(Problem requirements) Extract every line that includes the string "hinge".

(Input)
::::

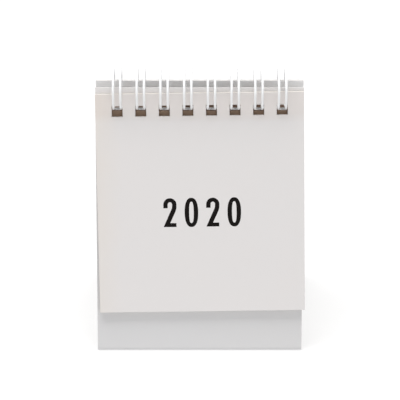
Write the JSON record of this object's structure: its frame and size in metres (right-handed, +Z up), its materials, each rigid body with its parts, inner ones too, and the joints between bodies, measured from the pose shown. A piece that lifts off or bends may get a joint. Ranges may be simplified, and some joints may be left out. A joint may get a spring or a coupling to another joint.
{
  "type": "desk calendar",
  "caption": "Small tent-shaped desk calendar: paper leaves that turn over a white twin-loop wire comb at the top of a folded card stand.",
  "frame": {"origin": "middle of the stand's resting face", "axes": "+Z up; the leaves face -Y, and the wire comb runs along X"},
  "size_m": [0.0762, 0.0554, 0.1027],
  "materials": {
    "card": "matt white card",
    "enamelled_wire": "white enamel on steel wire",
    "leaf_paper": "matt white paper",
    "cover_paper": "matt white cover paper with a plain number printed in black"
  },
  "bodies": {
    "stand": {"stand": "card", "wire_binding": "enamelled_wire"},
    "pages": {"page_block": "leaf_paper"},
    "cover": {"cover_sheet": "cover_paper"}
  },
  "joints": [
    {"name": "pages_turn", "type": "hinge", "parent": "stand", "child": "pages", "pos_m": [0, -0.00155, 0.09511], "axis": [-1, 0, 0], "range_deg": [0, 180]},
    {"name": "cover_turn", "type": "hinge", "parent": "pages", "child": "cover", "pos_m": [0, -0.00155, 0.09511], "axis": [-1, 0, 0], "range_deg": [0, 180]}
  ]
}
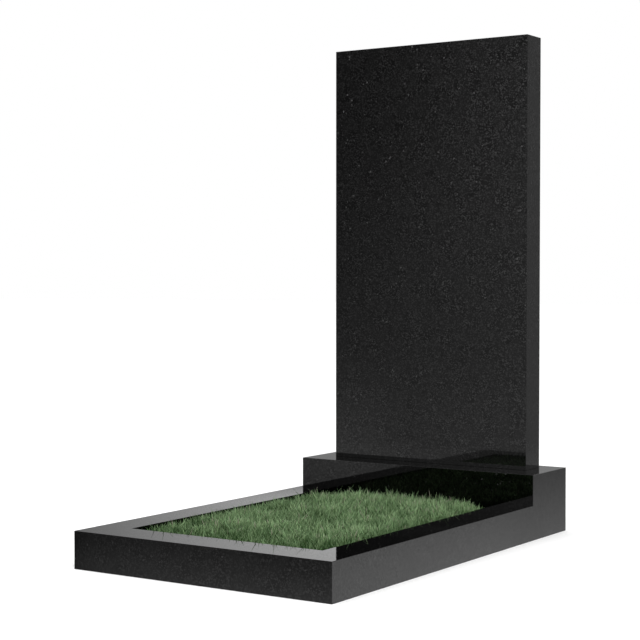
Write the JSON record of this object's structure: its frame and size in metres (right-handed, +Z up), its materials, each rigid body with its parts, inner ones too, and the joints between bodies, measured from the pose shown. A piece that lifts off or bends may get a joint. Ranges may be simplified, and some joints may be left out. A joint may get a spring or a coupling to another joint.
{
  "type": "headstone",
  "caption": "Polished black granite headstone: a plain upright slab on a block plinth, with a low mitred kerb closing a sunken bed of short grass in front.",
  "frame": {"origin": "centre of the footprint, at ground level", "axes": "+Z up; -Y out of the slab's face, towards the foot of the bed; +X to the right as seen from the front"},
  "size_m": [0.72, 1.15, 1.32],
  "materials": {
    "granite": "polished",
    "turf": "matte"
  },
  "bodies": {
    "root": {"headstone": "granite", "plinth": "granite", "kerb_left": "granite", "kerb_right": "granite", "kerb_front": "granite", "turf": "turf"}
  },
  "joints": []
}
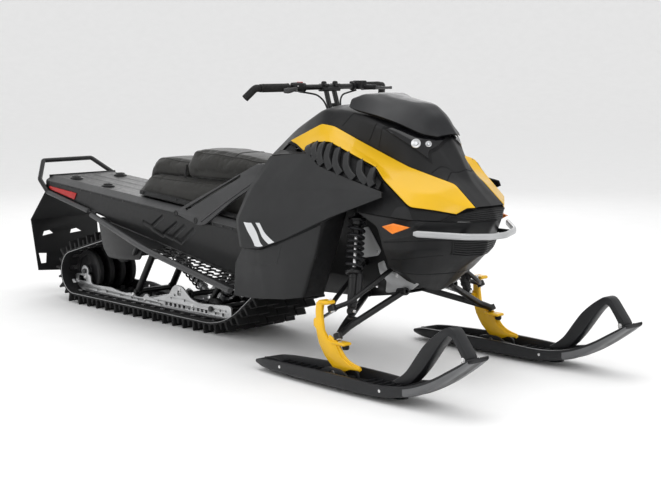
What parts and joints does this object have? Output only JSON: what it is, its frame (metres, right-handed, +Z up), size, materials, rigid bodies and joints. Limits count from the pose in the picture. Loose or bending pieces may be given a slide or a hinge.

::::

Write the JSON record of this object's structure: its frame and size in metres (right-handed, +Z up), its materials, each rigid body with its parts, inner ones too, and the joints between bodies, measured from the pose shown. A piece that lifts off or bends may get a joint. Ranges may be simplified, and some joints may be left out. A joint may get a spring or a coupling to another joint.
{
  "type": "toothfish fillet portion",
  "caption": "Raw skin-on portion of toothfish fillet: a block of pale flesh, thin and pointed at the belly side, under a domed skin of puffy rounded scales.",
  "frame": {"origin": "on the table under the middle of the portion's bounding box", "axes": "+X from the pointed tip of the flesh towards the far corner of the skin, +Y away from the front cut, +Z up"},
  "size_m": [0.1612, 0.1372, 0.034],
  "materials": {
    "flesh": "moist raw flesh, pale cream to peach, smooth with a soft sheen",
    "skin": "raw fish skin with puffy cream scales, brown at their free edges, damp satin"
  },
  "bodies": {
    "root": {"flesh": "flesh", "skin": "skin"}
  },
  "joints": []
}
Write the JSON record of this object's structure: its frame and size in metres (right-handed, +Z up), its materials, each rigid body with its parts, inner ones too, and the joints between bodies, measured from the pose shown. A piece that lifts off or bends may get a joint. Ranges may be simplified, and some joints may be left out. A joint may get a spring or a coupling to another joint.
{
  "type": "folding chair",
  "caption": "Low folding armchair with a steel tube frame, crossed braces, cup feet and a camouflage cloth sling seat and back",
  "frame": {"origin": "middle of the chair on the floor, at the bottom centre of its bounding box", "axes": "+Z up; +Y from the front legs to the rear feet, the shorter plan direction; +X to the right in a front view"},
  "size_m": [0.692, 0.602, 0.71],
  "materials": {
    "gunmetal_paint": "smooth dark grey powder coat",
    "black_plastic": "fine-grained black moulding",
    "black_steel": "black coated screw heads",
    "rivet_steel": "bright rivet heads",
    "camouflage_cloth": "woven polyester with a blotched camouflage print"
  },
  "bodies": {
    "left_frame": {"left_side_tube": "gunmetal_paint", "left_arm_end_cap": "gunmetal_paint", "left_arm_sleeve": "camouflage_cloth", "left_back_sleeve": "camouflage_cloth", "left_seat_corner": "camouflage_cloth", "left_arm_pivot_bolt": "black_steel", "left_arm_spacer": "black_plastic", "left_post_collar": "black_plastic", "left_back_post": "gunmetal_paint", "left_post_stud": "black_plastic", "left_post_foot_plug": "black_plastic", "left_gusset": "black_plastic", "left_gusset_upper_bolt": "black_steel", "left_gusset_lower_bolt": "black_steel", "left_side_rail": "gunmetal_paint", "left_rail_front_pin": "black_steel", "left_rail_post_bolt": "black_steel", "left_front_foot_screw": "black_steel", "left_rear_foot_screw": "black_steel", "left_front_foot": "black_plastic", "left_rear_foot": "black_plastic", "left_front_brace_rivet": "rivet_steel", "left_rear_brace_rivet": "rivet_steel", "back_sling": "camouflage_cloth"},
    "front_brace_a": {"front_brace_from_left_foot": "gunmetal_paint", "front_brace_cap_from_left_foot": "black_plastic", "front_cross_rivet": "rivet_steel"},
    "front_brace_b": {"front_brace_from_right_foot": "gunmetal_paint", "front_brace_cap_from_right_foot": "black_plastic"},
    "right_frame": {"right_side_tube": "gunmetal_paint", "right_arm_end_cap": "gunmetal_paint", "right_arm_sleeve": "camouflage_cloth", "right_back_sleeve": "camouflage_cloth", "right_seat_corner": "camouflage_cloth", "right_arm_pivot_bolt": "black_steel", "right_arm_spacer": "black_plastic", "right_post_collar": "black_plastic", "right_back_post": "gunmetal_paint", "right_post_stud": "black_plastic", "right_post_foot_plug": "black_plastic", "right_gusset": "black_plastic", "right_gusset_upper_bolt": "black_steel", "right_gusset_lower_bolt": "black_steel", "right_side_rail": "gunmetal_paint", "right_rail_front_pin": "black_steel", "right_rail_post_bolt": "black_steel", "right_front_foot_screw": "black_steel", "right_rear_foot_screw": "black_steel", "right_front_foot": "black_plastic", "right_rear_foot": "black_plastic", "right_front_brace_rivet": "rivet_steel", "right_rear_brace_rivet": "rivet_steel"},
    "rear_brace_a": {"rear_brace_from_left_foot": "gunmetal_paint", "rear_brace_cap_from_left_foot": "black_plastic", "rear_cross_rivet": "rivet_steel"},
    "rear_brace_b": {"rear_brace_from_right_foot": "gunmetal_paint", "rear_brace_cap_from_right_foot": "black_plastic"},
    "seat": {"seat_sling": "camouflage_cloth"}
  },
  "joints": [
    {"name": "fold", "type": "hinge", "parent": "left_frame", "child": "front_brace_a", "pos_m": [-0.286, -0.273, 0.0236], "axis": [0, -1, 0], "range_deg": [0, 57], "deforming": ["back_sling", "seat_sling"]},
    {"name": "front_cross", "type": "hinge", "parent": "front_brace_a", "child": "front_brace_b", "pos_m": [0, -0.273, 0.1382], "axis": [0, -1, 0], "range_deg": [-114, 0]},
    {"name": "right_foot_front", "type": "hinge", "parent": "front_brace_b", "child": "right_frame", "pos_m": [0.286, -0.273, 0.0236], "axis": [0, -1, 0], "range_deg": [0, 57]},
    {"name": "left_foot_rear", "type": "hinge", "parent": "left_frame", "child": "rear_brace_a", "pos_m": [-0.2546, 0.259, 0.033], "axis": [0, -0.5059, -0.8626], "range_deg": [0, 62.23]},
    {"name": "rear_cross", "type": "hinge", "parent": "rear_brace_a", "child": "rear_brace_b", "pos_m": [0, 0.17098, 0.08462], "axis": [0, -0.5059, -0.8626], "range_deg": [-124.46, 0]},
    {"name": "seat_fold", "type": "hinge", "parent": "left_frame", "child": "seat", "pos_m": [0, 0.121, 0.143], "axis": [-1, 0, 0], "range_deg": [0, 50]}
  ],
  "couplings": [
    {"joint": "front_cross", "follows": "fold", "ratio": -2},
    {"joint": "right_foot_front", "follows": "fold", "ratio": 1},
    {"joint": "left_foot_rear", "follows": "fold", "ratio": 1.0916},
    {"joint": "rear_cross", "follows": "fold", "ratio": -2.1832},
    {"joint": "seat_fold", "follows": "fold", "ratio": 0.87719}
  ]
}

::::

(Exercise output)
    {"name": "pages_turn", "type": "hinge", "parent": "stand", "child": "pages", "pos_m": [0, -0.00155, 0.09511], "axis": [-1, 0, 0], "range_deg": [0, 180]},
    {"name": "cover_turn", "type": "hinge", "parent": "pages", "child": "cover", "pos_m": [0, -0.00155, 0.09511], "axis": [-1, 0, 0], "range_deg": [0, 180]}
What parts and joints does this object have? Output only JSON: what it is, its frame (metres, right-handed, +Z up), size, materials, rigid bodies and joints. Limits count from the pose in the picture. Loose or bending pieces may be given a slide or a hinge.
    {"name": "fold", "type": "hinge", "parent": "left_frame", "child": "front_brace_a", "pos_m": [-0.286, -0.273, 0.0236], "axis": [0, -1, 0], "range_deg": [0, 57], "deforming": ["back_sling", "seat_sling"]},
    {"name": "front_cross", "type": "hinge", "parent": "front_brace_a", "child": "front_brace_b", "pos_m": [0, -0.273, 0.1382], "axis": [0, -1, 0], "range_deg": [-114, 0]},
    {"name": "right_foot_front", "type": "hinge", "parent": "front_brace_b", "child": "right_frame", "pos_m": [0.286, -0.273, 0.0236], "axis": [0, -1, 0], "range_deg": [0, 57]},
    {"name": "left_foot_rear", "type": "hinge", "parent": "left_frame", "child": "rear_brace_a", "pos_m": [-0.2546, 0.259, 0.033], "axis": [0, -0.5059, -0.8626], "range_deg": [0, 62.23]},
    {"name": "rear_cross", "type": "hinge", "parent": "rear_brace_a", "child": "rear_brace_b", "pos_m": [0, 0.17098, 0.08462], "axis": [0, -0.5059, -0.8626], "range_deg": [-124.46, 0]},
    {"name": "seat_fold", "type": "hinge", "parent": "left_frame", "child": "seat", "pos_m": [0, 0.121, 0.143], "axis": [-1, 0, 0], "range_deg": [0, 50]}